Concernant cette même affaire, l’audition de Françoise Dumont, présidente de la Ligue des droits de l’Homme (LDH), est très intéressante. Elle revient dans un premier temps sur la dénonciation des arrêtés anti-burkini par la LDH et nous apprend que, suite à cette prise de position, les réactions ont été virulentes : « Nous avons reçu cet été des mails haineux, d’une grande violence, mais au sein de la Ligue les positions qui sont les nôtres, ont été plutôt bien comprises. » Elle a aussi constaté que « l’essentiel du débat se déroule autour de l’Islam, qui est devenu un véritable objet médiatique. » « Combien de unes sur le sujet ? », demande-t-elle. Selon la Ligue des droits de l’Homme, les attentats ont ravivé les peurs à l’égard de l’Islam et il y a un vrai regret que « la façon dont ce gouvernement a géré les périodes post-attentats ait contribué à stigmatiser toute une partie de la population, à la fois dans les faits — avec des perquisitions qui ont visé majoritairement la population musulmane — et dans le discours. Nous regrettons aussi toutes les confusions entretenues par les médias mais aussi certains responsables politiques, entre intégrisme, Islam radical, Islam fondamental, salafistes, djihadistes… le débat public est plombé par un manque de rigueur intellectuelle, par un manque de connaissances sur les différents courants de l’islam, et par des amalgames qui tendent à transformer tout musulman en un terroriste potentiel. »

«La République ne peut refuser aux uns ce qu’elle accorde aux autres»
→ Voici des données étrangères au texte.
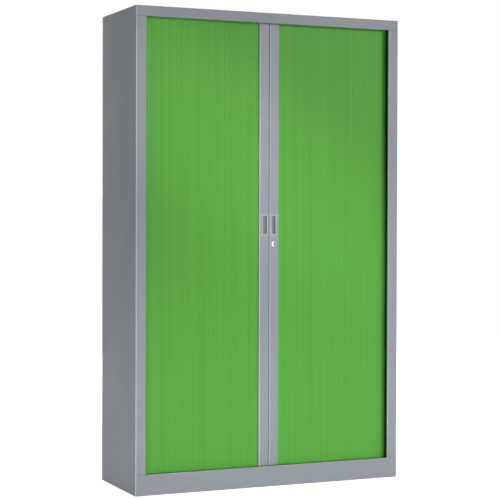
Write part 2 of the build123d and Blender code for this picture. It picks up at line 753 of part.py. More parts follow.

De son côté, la juriste Nancy Lefèvre, du Conseil national des évangéliques de France (CNEF), explique voir fleurir avec inquiétude « des propositions de loi concernant les cultes qui traduisent une volonté explicite de les contrôler, voire de les utiliser pour imposer une forme de concorde civile : pénalisation de la prédication subversive, dispositions relatives à l’exercice des cultes, au financement des cultes qui visent à renforcer le contrôle des associations cultuelles par les préfectures, enfin dispositions relatives aux lieux de culte qui renforceraient le pouvoir du ministre de l’Intérieur en matière d’ouverture ou de fermeture de lieux de culte. » Bien que non ciblé, le CNEF ne valide pas ces mesures : « Nul n’est dupe, il s’agit de propositions de lois de circonstances qui visent généralement l’encadrement de l’Islam mais qui ne nous satisfont pas. D’abord parce que la liberté est un bien indivisible : la République ne peut refuser aux uns ce qu’elle accorde aux autres sans remettre en cause le principe même de liberté. »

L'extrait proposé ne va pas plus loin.